Todos sus sueños lo llevaban a admirar a
los hombres valientes, hicieran lo que hicieren y en cualquier circunstancia.
Hubiera sido lógico que admirara al Che Guevara, el hombre que en nuestro siglo
ha dado la versión más pura del héroe, aunque no compartiera sus opiniones. Sólo
una vez lo nombró, en una entrevista. Dijo: «Es un personaje que me desagrada
profundamente»; no explicó por qué le desagradaba y probablemente no hurgó en
sí mismo para conocer la causa de ese desagrado.
El valor, cuando podía beneficiar a la
izquierda, era rechazado en bloque, como los ateos que se niegan a entrar a un
templo temiendo que algo pueda sacarlos de su cómodo mundo sin más allá.

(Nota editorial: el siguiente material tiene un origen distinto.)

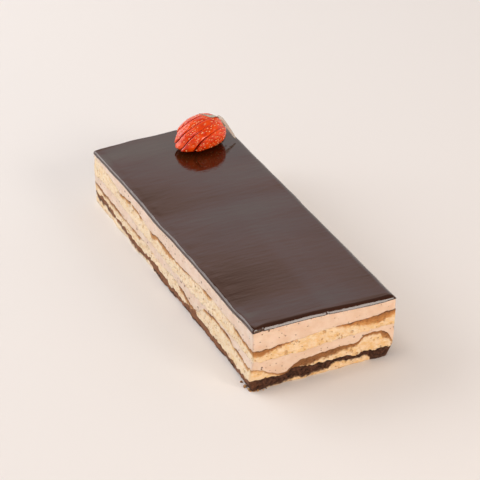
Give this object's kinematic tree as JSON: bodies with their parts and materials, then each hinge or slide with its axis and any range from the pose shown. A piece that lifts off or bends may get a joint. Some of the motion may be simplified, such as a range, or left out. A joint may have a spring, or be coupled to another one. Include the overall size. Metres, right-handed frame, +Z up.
{
  "type": "opera cake",
  "caption": "Long block of opera cake: coffee-soaked almond sponge, coffee buttercream and ganache layers under a dark chocolate glaze, with a fan-cut strawberry on top.",
  "frame": {"origin": "middle of the underside of the cake's box, on the surface that it stands on", "axes": "+Z up, +Y along the cake from its front end to the end with the strawberry, +X to the right seen from the front end"},
  "size_m": [0.0876, 0.2262, 0.0548],
  "materials": {
    "glaze": "mirror-like dark chocolate glaze, rounded rim, faint spreading streaks",
    "buttercream": "smooth knife-cut coffee buttercream with small dark pinholes",
    "sponge": "fine open almond sponge crumb with a brown coffee-soaked band at its upper face",
    "ganache": "dark crumbly chocolate ganache with a slight sheen",
    "strawberry": "moist orange-red berry skin with pale seeds in dimples",
    "leaf": "dry grey-green sepals with pale undersides"
  },
  "bodies": {
    "root": {"glaze": "glaze", "buttercream_top": "buttercream", "sponge_top": "sponge", "buttercream_lower": "buttercream", "sponge_middle": "sponge", "ganache": "ganache", "sponge_base": "sponge", "strawberry": "strawberry", "strawberry_calyx": "leaf"}
  },
  "joints": []
}
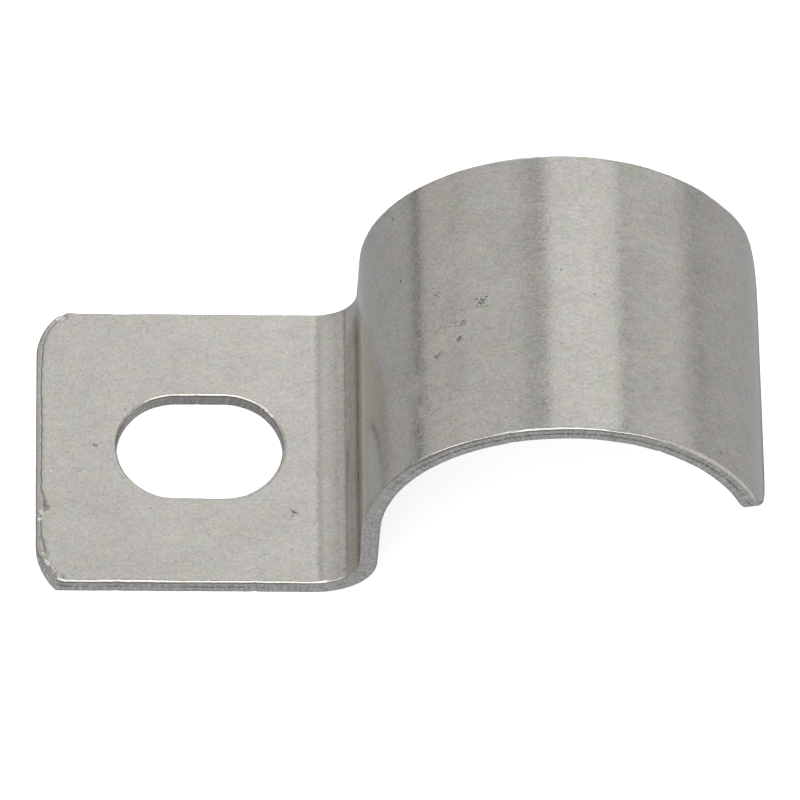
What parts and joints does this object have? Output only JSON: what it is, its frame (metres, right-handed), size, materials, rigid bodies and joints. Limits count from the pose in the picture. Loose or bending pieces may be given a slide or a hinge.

Tampoco se sentía atraído por la
ciencia-ficción y nunca lo oí hablar de platos voladores o seres
extraterrestres. Aunque una vez me comentó El hombre invisible, de
Wells. Lo que le llamaba la atención era la inutilidad de ser invisible, la
desdicha de haber logrado la invisibilidad, esa cualidad que debería darnos
casi la omnipotencia. No era así. Él pensaba en las penurias del pobre hombre
invisible, que debía andar vestido, con la cara tapada, las manos cubiertas,
para poder «ser alguien»; le parecía horrible asimismo el hecho de que, después
de comer, tuviera que esconderse para que la gente no viera la comida que
había quedado en el estómago hasta que él la asimilara. No sentía menos horror
por el frío que debía padecer este hombre cuando quería ser invisible. En una
palabra, el hombre invisible era de hecho y por necesidad la más desvalida de
las criaturas.
Para él, el zahír no podía llegar en
máquinas espaciales. Los objetos mágicos eran mágicos en la tierra y estaban
en la tierra. La tierra bastaba a Borges.
Cuando escribió El Zahír, Borges
era un hombre que aún esperaba ser feliz, realizarse como hombre. Pero incluso
en ese momento, cuando parecía tenerla al alcance de la mano, la dicha adquiría
un carácter fantástico, aterrador. La dicha era un favor que venía de otro mundo.
El zahír era la moneda que podía sacarlo del infierno, el infierno en el cual
estaba sumergido y que temía dejar, pero del que salió por otros medios, porque
la vida es más inesperada de lo que el mismo Borges podía imaginar.